| 05. 06. 2026 19:00 p.m. |
| 90 minut |
| Národní dům, Frýdek-Místek |
| 96 volných míst |
| from 450 CZK |
| festival |
Romanian Orchestra and Daniel Ciobanu
Leoš Janáček’s Piano Concertino, in confrontation with the elemental music whose roots grow from the rich culture of Romania, will be presented by artists who have this music inherently in their blood: the energetic Romanian pianist Daniel Ciobanu and the Romanian Chamber Orchestra with conductor Gabriel Bebeselea.
PROGRAMME CHANGE
ORIGINAL PROGRAMME
George Enescu
Pastorale fantaisie
Dinu Lipatti
Concertino in Classical Style op. 3
Leoš Janáček
Concertino, JW VII/11
György Ligeti
Concert Românesc
NEW PROGRAMME
Béla Bartók
Romanian Folk Dances, BB 76
Leoš Janáček
Concertino, JW VII/11
Dinu Lipatti
Concertino in Classical Style op. 3
George Enescu
Octet in C major op. 7
Daniel Ciobanu – piano
Romanian Chamber Orchestra
Gabriel Bebeselea – conductor
Béla Bartók’s Romanian Folk Dances were composed in 1915, originally as a piano cycle, and two years later the composer arranged them for small orchestra.
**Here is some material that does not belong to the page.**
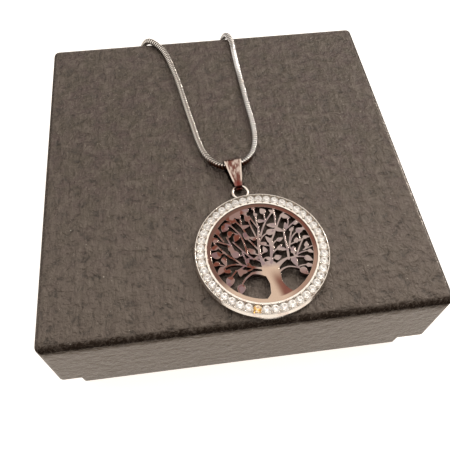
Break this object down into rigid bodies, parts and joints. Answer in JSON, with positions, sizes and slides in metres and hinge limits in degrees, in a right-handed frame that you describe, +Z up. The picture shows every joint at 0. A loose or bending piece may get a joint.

In them, Bartók draws on authentic melodies that he recorded during his collecting trips through Transylvania. The short, highly concentrated movements capture the vitality, rhythmic sharpness and distinctive colour of Romanian folklore, which became one of the important sources of inspiration for 20th-century music. Leoš Janáček’s Concertino for piano and chamber ensemble, written in 1925, presents a highly distinctive sound world which, like Janáček’s opera The Cunning Little Vixen, turns towards the world of nature. “There is a cricket, little flies, a deer – a friendly brook – and man,” Janáček wrote of the work to Kamila Stösslová. Even a hundred years after the premiere of the Concertino, this jewel of chamber music still radiates extraordinary youthful energy and freshness. Dinu Lipatti was also loosely connected with George Enescu, who supported his talent from an early age. Lipatti entered music history above all as an outstanding pianist, although he also devoted himself to composition to a lesser extent. His Concertino in Classical Style, Op. 3, written in 1936, reflects the influence of the music of Joseph Haydn and Johann Sebastian Bach, transformed into an elegant, transparent and playful neoclassical form. The evening will conclude with George Enescu’s Octet in C major, Op. 7, a work by a young composer on the threshold of an extraordinary international career. Enescu completed it in 1900, when he was nineteen, and already in this large-scale composition for string octet he demonstrated remarkable compositional maturity. The work combines late-Romantic expressiveness, rich melodic writing and an almost symphonic mode of thought with chamber-like subtlety and detailed attention to the sound of the individual instruments.